While she was in college she and her boyfriend took a backpacking trip to the Colorado Rockies, and as many of us have, fell in love with the geography.
“It was the first time I felt I was home,” she said.
The day she graduated, in the spring of 1971, she took off for Aspen.
In 1982, Mortell and a friend started an ad agency, Flying Color.
Although the business was demanding and intense, it was what she wanted.
“I’ve always been kind of independent and entrepreneurial. It fed that part of me,” she said.
Business, and life, were good. She met and married Mike Mortell in 1983 and they had a daughter, Alyssa, in 1986.
“In the ’80s in Aspen business was booming. We did well. But the bigger we grew the harder it got,” she said.
Aspen was also changing.
“As Aspen grew it became more congested. I found it harder to commute. I always lived downvalley. I found myself walking down the street and not recognizing anyone. I was a stranger in my own town.
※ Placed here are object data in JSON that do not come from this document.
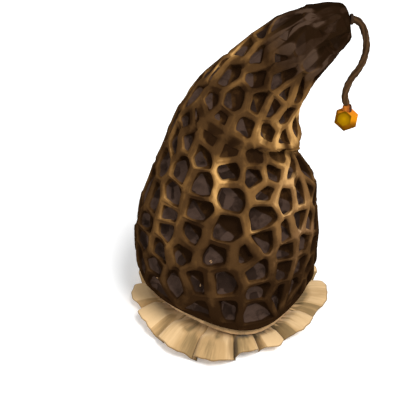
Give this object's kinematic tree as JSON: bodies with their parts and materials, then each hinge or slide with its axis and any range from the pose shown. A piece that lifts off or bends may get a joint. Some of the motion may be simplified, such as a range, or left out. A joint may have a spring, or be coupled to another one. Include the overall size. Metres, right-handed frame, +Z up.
{
  "type": "morel mushroom hat",
  "caption": "Slouching pointed hat shaped like a morel: ridged and pitted brown foam cone over a gathered cream brim, with an amber bead hanging from its bent tip.",
  "frame": {"origin": "middle of the gathered brim's footprint, on the surface that the brim rests on", "axes": "+Z up the hat, +X towards the side that the tip bends to and the bead hangs on, -Y towards the side seen at the front"},
  "size_m": [0.3094, 0.2894, 0.4578],
  "materials": {
    "cap_foam": "matte",
    "brim_fabric": "matte",
    "welt_fabric": "matte",
    "band_fabric": "matte",
    "tip_rubber": "matte",
    "stalk_cord": "matte",
    "cup_resin": "satin",
    "amber_resin": "gloss"
  },
  "bodies": {
    "root": {"cap_shell": "cap_foam", "rim_welt": "welt_fabric", "brim_ruffle": "brim_fabric", "sweatband": "band_fabric", "tip_ferrule": "tip_rubber", "tip_stalk": "stalk_cord", "bead_cup": "cup_resin", "bead": "amber_resin"}
  },
  "joints": []
}
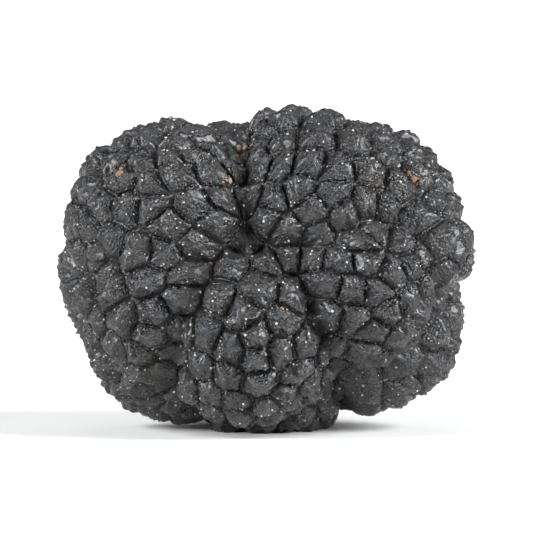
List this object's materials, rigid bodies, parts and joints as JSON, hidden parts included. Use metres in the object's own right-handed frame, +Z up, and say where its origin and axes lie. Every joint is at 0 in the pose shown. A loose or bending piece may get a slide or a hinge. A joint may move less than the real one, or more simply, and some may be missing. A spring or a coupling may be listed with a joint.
{
  "type": "black truffle",
  "caption": "Whole black summer truffle: a knobbly lump of grown-together lobes, covered in pyramid-shaped warts and resting on a small flat spot.",
  "frame": {"origin": "on the surface that the truffle rests on, under the middle of its box", "axes": "+Z up from the flat spot to the crown, +X the longest way from the left shoulder to the right knob, -Y the front"},
  "size_m": [0.0334, 0.029, 0.0261],
  "materials": {
    "truffle_skin": "moist black warty skin, satin on the warts and dull in the cracks"
  },
  "bodies": {
    "root": {"truffle": "truffle_skin"}
  },
  "joints": []
}
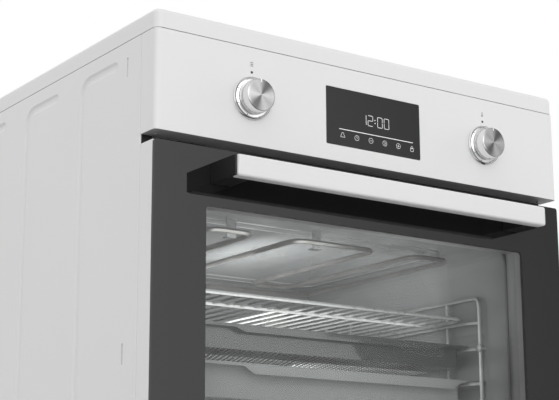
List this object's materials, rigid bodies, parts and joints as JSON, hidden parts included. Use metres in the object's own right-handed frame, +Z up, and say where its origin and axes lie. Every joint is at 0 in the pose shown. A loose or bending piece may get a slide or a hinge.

It was an eye-opener for me,” she said.
In 1997 she called it quits.
“I told my partner I was done,” she said.
It was time for the other side of Gayle Mortell to take over.
Mortell was on the board of directors of the Carbondale Council on the Arts, a position that fed the artist side of her personality. A few days after giving notice at Flying Color she was offered a job as development director at CCAH. She jumped at it.
Two years later, the director’s job at the Glenwood art center came open and she jumped again.
Her lofty view, both of the possibilities for the center and the worth of the programs offered, remain steadfast. And best of all, she loves her work.
“I love my job. It’s not really like working,” she said.